Question to the Department for Environment, Food and Rural Affairs:

To ask the Secretary of State for Environment, Food and Rural Affairs, when she plans to answer Questions 72403 and 72402 tabled on 26 October.

Answered by Rebecca Pow

Both questions UIN 72403 and UIN 72402 have now been answered.


Written Question
River Wandle: Sewage
Friday 2nd December 2022

Asked by: Rosena Allin-Khan (Labour - Tooting)

Question to the Department for Environment, Food and Rural Affairs:

To ask the Secretary of State for Environment, Food and Rural Affairs, how many times raw sewage has been released into the River Wandle in the past 12 months.

Answered by Rebecca Pow

This government has increased monitoring requirements on water companies to ensure greater transparency, requiring them to have event duration monitors on all Combined Sewer Overflows to enable spill counting. An annual report, which includes the number and duration of spills that occurred on the River Wandle in 2021, is available here: Defra Data Services Platform


Written Question
River Graveney: Sewage
Thursday 24th November 2022

Asked by: Rosena Allin-Khan (Labour - Tooting)

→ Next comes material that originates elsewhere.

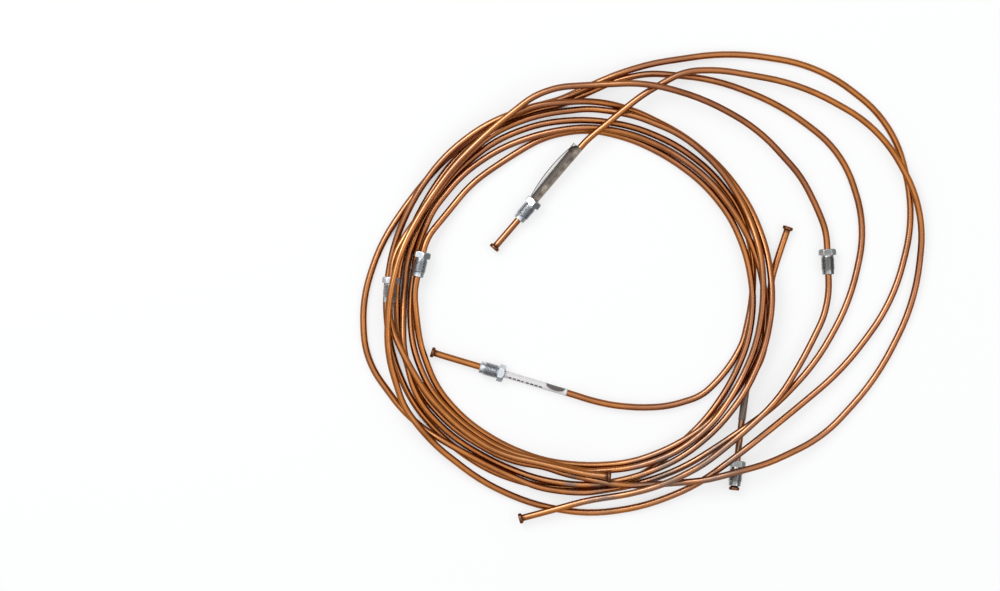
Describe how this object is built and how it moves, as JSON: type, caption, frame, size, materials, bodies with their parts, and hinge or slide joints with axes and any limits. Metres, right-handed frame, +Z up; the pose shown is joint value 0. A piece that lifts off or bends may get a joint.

Question to the Department for Environment, Food and Rural Affairs:

To ask the Secretary of State for Environment, Food and Rural Affairs, what assessment she has made of the potential impact of raw sewage discharges on the River Graveney's eco-system.

Answered by Rebecca Pow

This is the first government to take such significant steps to tackle sewage overflows, including those on the river Graveney. We have been clear to water companies that they must tackle sewage overflows urgently, and the Storm Overflows Discharge Reduction Plan will deliver the largest infrastructure investment in water company history to clean up our rivers. Under the Environment Act we have improved monitoring and the transparency of data related to sewage overflows. Event Duration Monitors will be fully rolled out by 2023. This will help monitor local sewage impacts and hold water companies to account to deliver rapid improvements.